Oh and did I mention...that at one point during the night, I had been on the helm for a number of hours (as someone doesn't like to steer at night)(but is excellent in soooo many other ways)...so....I am hand steering with no mainsail and reefed headsail...30 kts...and big nasty lumpy seas...and the WHEEL CAME OFF IN MY HANDS...YUP YOU READ THAT RIGHT!...OFF TOTALLY OFF IN MY HANDS (thank you Beneteau?)
...this is a large 40" destroyer wheel on a 1 X 10 inch steel keyed and sprocketted shaft I'm talkin about...I thought I was delirious...at first it didn't make any sense....you talk about SURPRISE SURPISE SURPISE... and I felt just like good ol Gomer Pyle...(am I dating myself...does anyone remember the Andy Griffin show?)

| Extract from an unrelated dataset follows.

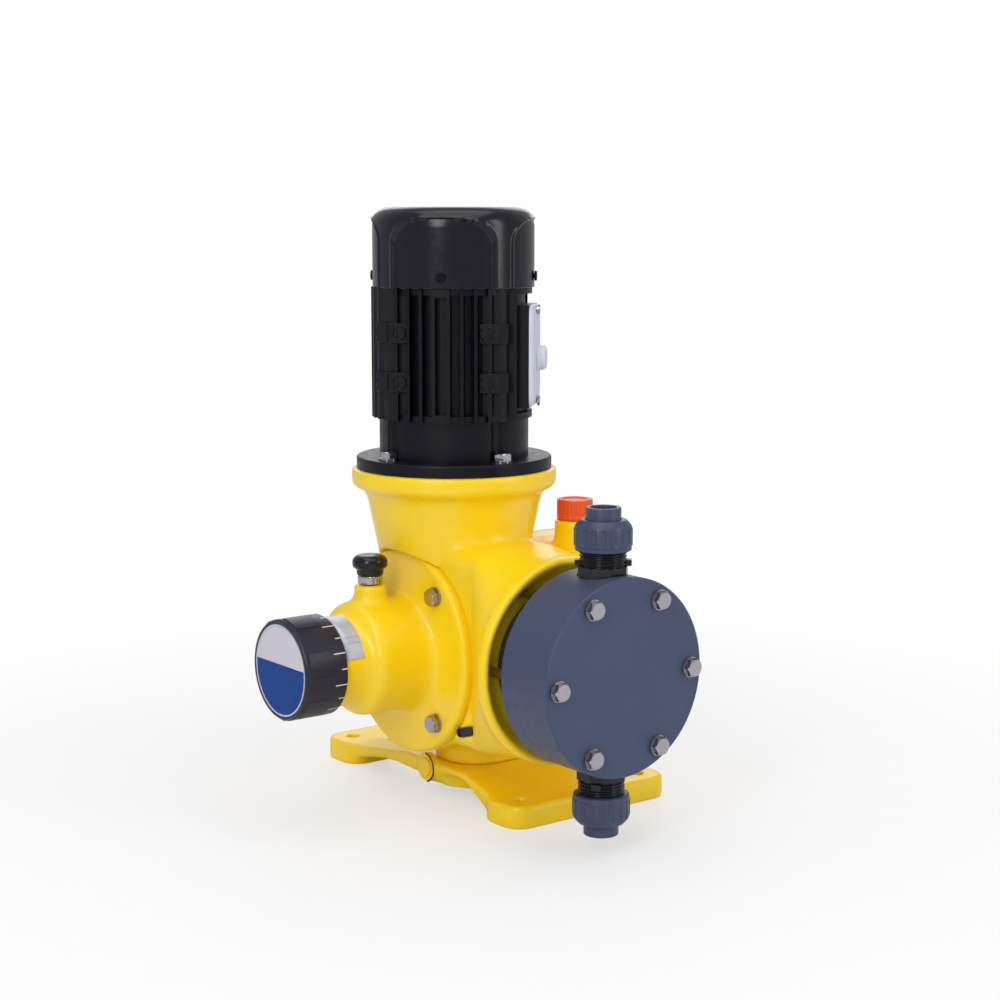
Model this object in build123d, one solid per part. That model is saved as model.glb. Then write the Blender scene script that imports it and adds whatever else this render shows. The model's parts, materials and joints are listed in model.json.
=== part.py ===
# Diaphragm metering pump: vertical motor, worm drive, spring-return plunger,
# stroke knob on the side and a bolted plastic head with ball valves.
#
# Millimetres, +Z up. The head points to -Y and the stroke knob to -X. The parts are drawn
# about the motor's axis and shifted once, so that the origin is the centre of the four
# foot holes, on the base plane.
from build123d import *
import math
import os

# Foot pattern and place of the motor's axis in it
FOOT_SPACING_X = 124.0
FOOT_SPACING_Y = 244.0
MOTOR_X = -56.0
MOTOR_Y = -25.0

# Fits between pieces
RUN_FIT = 0.05
SLIDE_GAP = 0.3
BOLT_GAP = 0.4

# Heights and axes
KNOB_Z = 130.0
HEAD_Z = 140.0
FLANGE_Z = 278.0

# Base casting
FOOT_R = 20.0
FOOT_HEIGHT = 19.0
FOOT_HOLE_R = 5.5
FOOT_ROUND = 2.0
FOOT_REACH = 10.0
FOOT_CORNER = 17.0
RAIL_WIDTH = 30.0
RAIL_LOW = 4.0
RAIL_TOP = 16.0
RAIL_FRONT_HOLLOW = 23.0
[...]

having the steering wheel come off in your hands while you are blasting along at 8 kts in 30 kts of breeze..is not quite as serious as it happening to you in your car doing 60...but it ain't ideal!...what did you do? you ask??? haha...for those of you who know the boat you know we have 2 steering wheels...a his and hers...a backup plan...redundancy...who knows why it’s there?...but I was sure glad that other wheel was over there looking back at me (thank you Beneteau)
...don't ask...I don't know why it came off...the whole shaft just came out of the pedestal...I turned to Kaija and said...’here take this’...and handed her the steering wheel...(you gotta find humor when you can!)...then hopped over to the other wheel and kept driving.
suffice to say...we landed, well not quite yet...
just as we were approaching the anchorage of Taiohae Bay ...we were blessed with yet another squall and the entrance thru the rocks into the inlet ...
the entrance was a complete white out...no problem..., I've got a good 'GPS fix' to guide me thru the rocks...then the wind shifted on to the nose...
let's see...no forward gear on the tranny...and can't sail into the
wind...mmmmm...PROBLEM!!!...can’t see the entrance...TIME TO CALL KEVIN!
Kevin & Princess Esmarelda
...lucky for us...along come Kevin of Nuku Hiva Yacht Services. (thx to John & Cathy of Mystic Moon)...we have been communicating him regarding getting parts and service for our transmission...lucky for us...he is also the agent here and we were able to raise him on the vhf radio and he came out and towed us in...and the good news was as we were being towed into the bay...we were surrounded by a pod Melon Headed whales, bottle nose dolphins, and off to the one side were three giant mantas...how great is that.